The defendant insisted that plaintiff could not sustain his action in any view of the case:
"1. He cannot sustain his action under the statute (The Code, secs. 52, 53), for the reason that the statutory right of action, and the remedy given under it, to recover damages is only open to adjoining landowners.
"2. He cannot sustain his action as a common-law remedy, for the reason that he does not allege in his complaint that the defendant carelessly and negligently set the fire by which he was damaged.
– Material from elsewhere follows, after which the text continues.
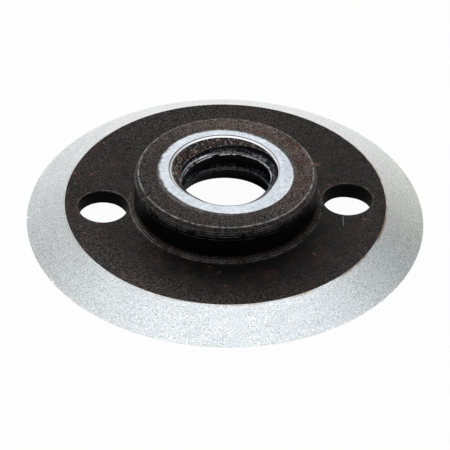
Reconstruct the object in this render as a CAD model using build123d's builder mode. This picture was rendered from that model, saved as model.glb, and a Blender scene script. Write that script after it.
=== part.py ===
from build123d import *
import os

# Circular knife: one turned and hardened steel part, a disc with a raised hub.
# Frame: millimetres, Z is the knife's axis, the flat back lies on Z = 0 and
# the hub points up. The two spanner holes lie on the X axis.

# Blade
outer_diameter = 65.0
blade_thickness = 3.8
bevel_width = 6.3          # radial width of the ground bevel
edge_thickness = 0.05      # what is left standing at the cutting edge

# Hub
overall_height = 10.2
hub_diameter = 29.8
hub_chamfer = 0.7          # breaks the hub's upper outer edge
hub_fillet = 0.7           # runs from the hub's wall into the blade
land_diameter = 22.0       # bright ground seat on top of the hub
land_drop = 0.1            # the top falls by this much from the seat outwards

# Threaded bore, drawn at the crests of the thread as for tapping
bore_diameter = 14.7
mouth_diameter = 17.5      # upper countersink, where the thread runs out
back_mouth_chamfer = 1.1   # lower countersink

# Hollow back: only a narrow ring at the rim touches the counter blade
back_ring_width = 2.0
dish_depth = 2.4           # depth of the hollow at the bore

# Holes for the pins of a face spanner
pin_hole_count = 2
pin_hole_diameter = 8.0
pin_circle_diameter = 40.1
pin_hole_edge_break = 0.25
pin_hole_break_angle = 90   # full angle of the broken edge

# Radii and heights that follow from the sizes above
edge_radius = outer_diameter / 2
bevel_inner_radius = edge_radius - bevel_width
back_ring_inner_radius = edge_radius - back_ring_width
hub_radius = hub_diameter / 2
land_radius = land_diameter / 2
bore_radius = bore_diameter / 2
mouth_chamfer = (mouth_diameter - bore_diameter) / 2
pin_hole_radius = pin_hole_diameter / 2

# Corners of the turned section that are rounded or broken, as (radius, height)
hub_top_corner = (hub_radius, overall_height - land_drop)
hub_root_corner = (hub_radius, blade_thickness)
mouth_corner = (bore_radius, overall_height)
back_mouth_corner = (bore_radius, dish_depth)

with BuildPart() as circular_knife:
    # Turned section, from the bore out to the cutting edge
    with BuildSketch(Plane.XZ) as section:
        with BuildLine():
            Polyline(
                back_mouth_corner,
                (back_ring_inner_radius, 0),
                (edge_radius, 0),
                (edge_radius, edge_thickness),
                (bevel_inner_radius, blade_thickness),
                hub_root_corner,
                hub_top_corner,
                (land_radius, overall_height),
                mouth_corner,
                close=True,
            )
        make_face()
        fillet(section.vertices().sort_by_distance(hub_root_corner)[0], radius=hub_fillet)
        chamfer(section.vertices().sort_by_distance(hub_top_corner)[0], length=hub_chamfer)
        chamfer(section.vertices().sort_by_distance(mouth_corner)[0], length=mouth_chamfer)
        chamfer(section.vertices().sort_by_distance(back_mouth_corner)[0], length=back_mouth_chamfer)
    revolve(axis=Axis.Z)

    # Spanner holes through the blade beside the hub, edges broken on the upper side
    with Locations(Plane.XY.offset(blade_thickness)):
        with PolarLocations(pin_circle_diameter / 2, pin_hole_count):
            CounterSinkHole(
                radius=pin_hole_radius,
                counter_sink_radius=pin_hole_radius + pin_hole_edge_break,
                counter_sink_angle=pin_hole_break_angle,
            )

circular_knife.part.label = "circular_knife"

os.makedirs("parts", exist_ok=True)
export_step(circular_knife.part, "parts/circular_knife.step")
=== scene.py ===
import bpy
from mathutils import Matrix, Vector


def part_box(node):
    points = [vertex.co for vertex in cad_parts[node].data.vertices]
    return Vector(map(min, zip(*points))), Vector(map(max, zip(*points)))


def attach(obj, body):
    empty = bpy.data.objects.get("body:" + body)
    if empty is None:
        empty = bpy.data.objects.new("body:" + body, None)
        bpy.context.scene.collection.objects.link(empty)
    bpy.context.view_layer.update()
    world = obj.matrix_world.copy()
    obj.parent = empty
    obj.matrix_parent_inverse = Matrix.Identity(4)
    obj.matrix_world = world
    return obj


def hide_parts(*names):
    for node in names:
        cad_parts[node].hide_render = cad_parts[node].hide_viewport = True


bl_info = {
    "name": "Circular Knife",
    "version": (1, 0, 0),
    "blender": (4, 5, 0),
    "location": "View3D > Sidebar > Knife",
    "description": "Machines a circular knife with a threaded hub, finishes it and sets it in a studio",
    "category": "Add Mesh",
}

import math

import bmesh
import bpy
from bpy.props import FloatProperty, FloatVectorProperty, IntProperty, PointerProperty
from bpy.types import Operator, Panel, PropertyGroup
from mathutils import Matrix, Vector

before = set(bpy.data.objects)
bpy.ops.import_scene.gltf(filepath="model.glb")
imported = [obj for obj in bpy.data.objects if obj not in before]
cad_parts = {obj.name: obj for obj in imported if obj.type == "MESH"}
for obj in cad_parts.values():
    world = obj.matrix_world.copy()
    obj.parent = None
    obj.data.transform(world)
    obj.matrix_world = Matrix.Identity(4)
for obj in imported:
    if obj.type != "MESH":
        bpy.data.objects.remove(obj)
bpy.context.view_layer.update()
knife_low, knife_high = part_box("circular_knife")

MM = 0.001
FULL_TURN = 2 * math.pi
NEAR = 0.002 * MM         # places nearer than this are the same place
SLIVER = 0.001 * MM       # corners nearer than this are joined after a cut
SMOOTH = math.radians(25)      # edges flatter than this are shaded smooth

# Cutters
OUTSIDE = 1 * MM          # how far a cutter reaches past the surface that it cuts
CONE_SEGMENTS = 192
MOUTH_REACH = 2.6 * MM    # how deep below the seat the countersinks of the mouth reach
LIP_REACH = 0.6 * MM      # how deep the flatter cones reach that leave the lip
BACK_MOUTH_SLOPE = math.radians(45)
BACK_MOUTH_REACH = 3 * MM
BACK_MOUTH_DROP = 0.1 * MM     # the back countersink starts this much below the hollow's deepest place
TAP_CORE = 0.8 * MM       # how far inside the bore the tap's outline starts, where it cuts nothing
ROOT_CORNER = [(0.14 * MM, 0.09 * MM), (0.06 * MM, 0.14 * MM)]    # steps (out, up) round a root's corner
NICK_SECTION = [(0.22 * MM, -OUTSIDE), (0.30 * MM, OUTSIDE)]
NICK_SEGMENTS = 12

# Marks of use, as (x, y) in millimetres
SEAT_DENTS = ((9.71, 2.56), (10.28, -1.94))
PALE_SPOTS = ((-19.05, 16.87), (-21.46, 8.73), (-23.41, -6.65), (-12.1, -3.6), (-10.9, -5.0))
SCRATCH = ((18.95, -4.4), (18.85, -6.8))
EDGE_NICKS = ((-32.35, 2.38), (-28.95, -14.54))

# Turned lines on the hub's wall, painted bright as highlights: millimetres below the seat, and strength
WALL_LINES = ((1.2, 0.40), (1.7, 0.24), (2.3, 0.12))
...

"3. But if the court should hold otherwise, then we insist that his Honor erred in not submitting the issue to the jury tendered by defendant's counsel, to-wit, `Did the plaintiff waive notice?' (994) and in charging the jury, in effect, that the question of notice was immaterial, and that it was the duty of the defendant at all events to confine the fire to his own land." Robinson v.Kirby, 52 N.C. 477; Lamb v. Sloan, 94 N.C. 534. *Page 623
There was a verdict for the plaintiff for $50, and defendant appealed from the judgment thereon. This action seems to have been brought and tried under sections 52 and 53 of The Code. It is admitted in the statement of the case on appeal that plaintiff and defendant are not adjacent landowners. This being so, sections 52 and 53 do not apply, and plaintiff's action cannot be maintained under the statute.
But it was argued here that if it cannot be maintained under the statute it may be as at common law. To this the defendant objected that the complaint does not allege a common-law liability, in that it failed to allege negligence. And it is plain enough that the complaint was not framed with a view to a common-law liability, and does not in terms allege negligence; yet we are of opinion that negligence is, in effect, alleged in the allegation that "defendant willfully permitted" the fire to spread over and burn plaintiff's fencing, etc., and that under the liberality of the Code practice, as construed in Stokes v. Taylor, 104 N.C. 394, and Fulpsv. Mock, 108 N.C. 601, the complaint might be sustained as stating a common-law cause of action. And if the case had been tried on this theory, and there had been no other errors in the trial, we would affirm the judgment. There should be allegata as well as probata. Smith v. B. L.Assn., 116 N.C. 102.
But defendant alleges that he had an agreement with plaintiff (995) to put out the fire, and plaintiff agreed to look after and take care of his lands; and from the evidence sent up as a part of the case an appeal it appears that defendant introduced evidence tending to establish this allegation. And defendant makes this as one of his assignments of error, that the court did not give him the benefit of this evidence in his charge. It does not appear that defendant requested the court to charge upon this evidence, which he should have done if he wanted the benefit of an exception.
But it appears to us that the case was tried under the conception that defendant was liable, if liable at all, under sections 52 and 53 of The Code, which was an error, and that it has not been presented to the jury and tried as a common-law liability in which the parties were put squarely at issue upon the correct theory of the case.
If plaintiff did agree with the defendant that he should put out the fire and that plaintiff would look after and take care of his premises, he should not recover. Roberson v. Kirby, 52 N.C. 477.
It may be that when the case goes back for a new trial plaintiff *Page 624 will, by leave of court, amend his complaint so as to make it more in conformity with the rules of pleading as a common-law action. We are of the opinion there should be a
New Trial.
Cited: Sams v. Price, 119 N.C. 574; Parker v. R. R., ib., 686; Simpsonv. Lumber Co., 131 N.C. 526; Parker v. Express Co., 132 N.C. 131;Mitchem v. Parsons, 173 N.C. 488.